Objective: Below is a block of data; give all of it again word for word.

## begin

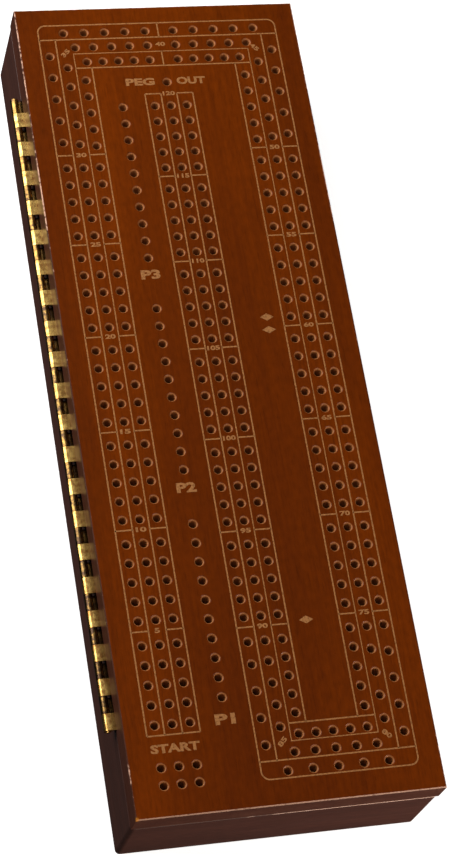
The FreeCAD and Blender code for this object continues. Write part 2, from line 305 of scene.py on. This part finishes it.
def lid_wood():
    """Rubberwood, stained red-brown and sprayed with satin lacquer.

    The stain gives the face its warm orange-brown with lengthwise streaks; the sides and the
    underside took a darker coat, and it thins out down the holes. The paler colour down the
    holes and their countersinks is partly that thinner stain and partly painted light, standing
    in for light reaching into the holes and for the countersinks' highlights. The lacquer gives
    a soft sheen. The upper arris is rubbed back to pale wood, and the near left corner is
    knocked bare.
    """
    material, tree = new_material("rubberwood_stained_satin_lacquered")
    place = place_in_mm(tree)
    x, y, z = add(tree, "ShaderNodeSeparateXYZ", {0: place}).outputs
    to_edge = edge_distance(tree, x, y)
    below_face = add(tree, "ShaderNodeMath", {0: TOP, 1: z}, operation="SUBTRACT")

    face_colour = stained_wood_colour(tree, place, "#501e03", "#5a2302", "#662902")
    side_colour = stained_wood_colour(tree, place, "#3c1f15", "#45251a", "#4f2e21", 0.2)
    # The pale colour down the holes is partly thinner stain and partly painted light: it stands
    # in for light reaching into the holes and for the countersinks' highlights.
    on_face = add(tree, "ShaderNodeMapRange", {0: below_face, 1: PALE_BORE_DEPTH[0],
                                               2: PALE_BORE_DEPTH[1], 3: 1.0, 4: 0.0})
    face_and_pale_bore_with_painted_light = add(tree, "ShaderNodeMix", {"Factor": on_face, "A": colour("#a0663a"),
                                              "B": face_colour}, data_type="RGBA")
    on_side = add(tree, "ShaderNodeMapRange", {0: to_edge, 1: ARRIS - 0.04, 2: ARRIS + 0.04,
                                               3: 1.0, 4: 0.0})
    on_back = add(tree, "ShaderNodeMapRange", {0: z, 1: BOARD_BOTTOM + ARRIS - 0.1,
                                               2: BOARD_BOTTOM + ARRIS + 0.1, 3: 1.0, 4: 0.0})
    dark_coat = add(tree, "ShaderNodeMath", {0: on_side, 1: on_back}, operation="MAXIMUM")
    stained = add(tree, "ShaderNodeMix", {"Factor": dark_coat, "A": face_and_pale_bore_with_painted_light,
                                          "B": side_colour}, data_type="RGBA")
    rubbed = add(tree, "ShaderNodeMix", {
        "Factor": lid_arris_wear(tree, place, y, to_edge, below_face), "A": stained,
        "B": colour("#bf947c")}, data_type="RGBA")
    corner = add(tree, "ShaderNodeVectorMath", {0: place, 1: (-HALF_WIDTH, NEAR_EDGE, TOP)},
                 operation="DISTANCE").outputs["Value"]
    knocked = add(tree, "ShaderNodeMapRange", {0: corner, 1: KNOCKED_RADIUS[0],
                                               2: KNOCKED_RADIUS[1], 3: 0.9, 4: 0.0})
    finished = add(tree, "ShaderNodeMix", {"Factor": knocked, "A": rubbed,
                                           "B": colour("#a5661f")}, data_type="RGBA")

    roughness, normal = satin_lacquer(tree, place)
    face_shine = add(tree, "ShaderNodeMapRange", {0: below_face, 1: 0.04, 2: 0.15, 3: 0.015,
                                                  4: 0.12})
    side_shine = add(tree, "ShaderNodeMapRange", {0: x, 1: -HALF_WIDTH, 2: 1.0 - HALF_WIDTH,
                                                  3: 0.05, 4: 0.18})
    shine = add(tree, "ShaderNodeMix", {"Factor": dark_coat, "A": face_shine,
                                        "B": side_shine}, data_type="FLOAT")
    surface(tree, {"Base Color": finished, "Roughness": roughness, "IOR": 1.5,
                   "Specular IOR Level": shine}, normal)
    return material


def tray_wood(name, turn, pale_from, pale_to):
    """Rubberwood rail, stained dark purple-brown and sprayed with satin lacquer.

    The stain is nearly opaque, so only faint streaks show along the rail. The rim's outer
    arris is rubbed back to pale wood, more and more from pale_from to pale_to across the box,
    and places beyond the box's side leave a rail unrubbed.
    """
    material, tree = new_material(name)
    place = place_in_mm(tree, turn)
    straight = place_in_mm(tree)
    x, y, z = add(tree, "ShaderNodeSeparateXYZ", {0: straight}).outputs
    stained = stained_wood_colour(tree, place, "#371c14", "#3f2118", "#48271d", 0.2)
    under_rim = add(tree, "ShaderNodeMath", {0: RIM, 1: z}, operation="SUBTRACT")
    high = add(tree, "ShaderNodeMapRange", {0: under_rim, 1: ARRIS, 2: ARRIS + 0.08, 3: 1.0,
                                            4: 0.0})
    outer = add(tree, "ShaderNodeMapRange", {0: edge_distance(tree, x, y), 1: ARRIS + 0.02,
                                             2: ARRIS + 0.2, 3: 1.0, 4: 0.0})
    where = add(tree, "ShaderNodeMapRange", {0: x, 1: pale_from, 2: pale_to, 3: 0.1, 4: 0.8})
    spots = add(tree, "ShaderNodeTexNoise", {"Vector": straight, "Scale": 0.3, "Detail": 3.0})
    rub = add(tree, "ShaderNodeMath", {0: where, 1: spots}, operation="ADD")
    rub = add(tree, "ShaderNodeMapRange", {0: rub, 1: 0.9, 2: 1.1})
    for limit in (high, outer):
        rub = add(tree, "ShaderNodeMath", {0: rub, 1: limit}, operation="MULTIPLY")
    finished = add(tree, "ShaderNodeMix", {"Factor": rub, "A": stained,
                                           "B": colour("#c09c8a")}, data_type="RGBA")
    roughness, normal = satin_lacquer(tree, place)
    surface(tree, {"Base Color": finished, "Roughness": roughness, "IOR": 1.5,
                   "Specular IOR Level": 0.35}, normal)
    return material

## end

Answer to this task:
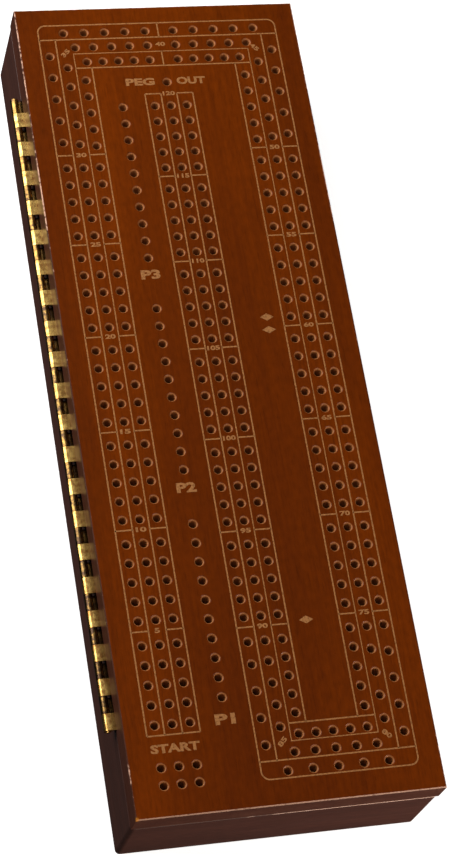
The FreeCAD and Blender code for this object continues. Write part 2, from line 305 of scene.py on. This part finishes it.
def lid_wood():
    """Rubberwood, stained red-brown and sprayed with satin lacquer.

    The stain gives the face its warm orange-brown with lengthwise streaks; the sides and the
    underside took a darker coat, and it thins out down the holes. The paler colour down the
    holes and their countersinks is partly that thinner stain and partly painted light, standing
    in for light reaching into the holes and for the countersinks' highlights. The lacquer gives
    a soft sheen. The upper arris is rubbed back to pale wood, and the near left corner is
    knocked bare.
    """
    material, tree = new_material("rubberwood_stained_satin_lacquered")
    place = place_in_mm(tree)
    x, y, z = add(tree, "ShaderNodeSeparateXYZ", {0: place}).outputs
    to_edge = edge_distance(tree, x, y)
    below_face = add(tree, "ShaderNodeMath", {0: TOP, 1: z}, operation="SUBTRACT")

    face_colour = stained_wood_colour(tree, place, "#501e03", "#5a2302", "#662902")
    side_colour = stained_wood_colour(tree, place, "#3c1f15", "#45251a", "#4f2e21", 0.2)
    # The pale colour down the holes is partly thinner stain and partly painted light: it stands
    # in for light reaching into the holes and for the countersinks' highlights.
    on_face = add(tree, "ShaderNodeMapRange", {0: below_face, 1: PALE_BORE_DEPTH[0],
                                               2: PALE_BORE_DEPTH[1], 3: 1.0, 4: 0.0})
    face_and_pale_bore_with_painted_light = add(tree, "ShaderNodeMix", {"Factor": on_face, "A": colour("#a0663a"),
                                              "B": face_colour}, data_type="RGBA")
    on_side = add(tree, "ShaderNodeMapRange", {0: to_edge, 1: ARRIS - 0.04, 2: ARRIS + 0.04,
                                               3: 1.0, 4: 0.0})
    on_back = add(tree, "ShaderNodeMapRange", {0: z, 1: BOARD_BOTTOM + ARRIS - 0.1,
                                               2: BOARD_BOTTOM + ARRIS + 0.1, 3: 1.0, 4: 0.0})
    dark_coat = add(tree, "ShaderNodeMath", {0: on_side, 1: on_back}, operation="MAXIMUM")
    stained = add(tree, "ShaderNodeMix", {"Factor": dark_coat, "A": face_and_pale_bore_with_painted_light,
                                          "B": side_colour}, data_type="RGBA")
    rubbed = add(tree, "ShaderNodeMix", {
        "Factor": lid_arris_wear(tree, place, y, to_edge, below_face), "A": stained,
        "B": colour("#bf947c")}, data_type="RGBA")
    corner = add(tree, "ShaderNodeVectorMath", {0: place, 1: (-HALF_WIDTH, NEAR_EDGE, TOP)},
                 operation="DISTANCE").outputs["Value"]
    knocked = add(tree, "ShaderNodeMapRange", {0: corner, 1: KNOCKED_RADIUS[0],
                                               2: KNOCKED_RADIUS[1], 3: 0.9, 4: 0.0})
    finished = add(tree, "ShaderNodeMix", {"Factor": knocked, "A": rubbed,
                                           "B": colour("#a5661f")}, data_type="RGBA")

    roughness, normal = satin_lacquer(tree, place)
    face_shine = add(tree, "ShaderNodeMapRange", {0: below_face, 1: 0.04, 2: 0.15, 3: 0.015,
                                                  4: 0.12})
    side_shine = add(tree, "ShaderNodeMapRange", {0: x, 1: -HALF_WIDTH, 2: 1.0 - HALF_WIDTH,
                                                  3: 0.05, 4: 0.18})
    shine = add(tree, "ShaderNodeMix", {"Factor": dark_coat, "A": face_shine,
                                        "B": side_shine}, data_type="FLOAT")
    surface(tree, {"Base Color": finished, "Roughness": roughness, "IOR": 1.5,
                   "Specular IOR Level": shine}, normal)
    return material


def tray_wood(name, turn, pale_from, pale_to):
    """Rubberwood rail, stained dark purple-brown and sprayed with satin lacquer.

    The stain is nearly opaque, so only faint streaks show along the rail. The rim's outer
    arris is rubbed back to pale wood, more and more from pale_from to pale_to across the box,
    and places beyond the box's side leave a rail unrubbed.
    """
    material, tree = new_material(name)
    place = place_in_mm(tree, turn)
    straight = place_in_mm(tree)
    x, y, z = add(tree, "ShaderNodeSeparateXYZ", {0: straight}).outputs
    stained = stained_wood_colour(tree, place, "#371c14", "#3f2118", "#48271d", 0.2)
    under_rim = add(tree, "ShaderNodeMath", {0: RIM, 1: z}, operation="SUBTRACT")
    high = add(tree, "ShaderNodeMapRange", {0: under_rim, 1: ARRIS, 2: ARRIS + 0.08, 3: 1.0,
                                            4: 0.0})
    outer = add(tree, "ShaderNodeMapRange", {0: edge_distance(tree, x, y), 1: ARRIS + 0.02,
                                             2: ARRIS + 0.2, 3: 1.0, 4: 0.0})
    where = add(tree, "ShaderNodeMapRange", {0: x, 1: pale_from, 2: pale_to, 3: 0.1, 4: 0.8})
    spots = add(tree, "ShaderNodeTexNoise", {"Vector": straight, "Scale": 0.3, "Detail": 3.0})
    rub = add(tree, "ShaderNodeMath", {0: where, 1: spots}, operation="ADD")
    rub = add(tree, "ShaderNodeMapRange", {0: rub, 1: 0.9, 2: 1.1})
    for limit in (high, outer):
        rub = add(tree, "ShaderNodeMath", {0: rub, 1: limit}, operation="MULTIPLY")
    finished = add(tree, "ShaderNodeMix", {"Factor": rub, "A": stained,
                                           "B": colour("#c09c8a")}, data_type="RGBA")
    roughness, normal = satin_lacquer(tree, place)
    surface(tree, {"Base Color": finished, "Roughness": roughness, "IOR": 1.5,
                   "Specular IOR Level": 0.35}, normal)
    return material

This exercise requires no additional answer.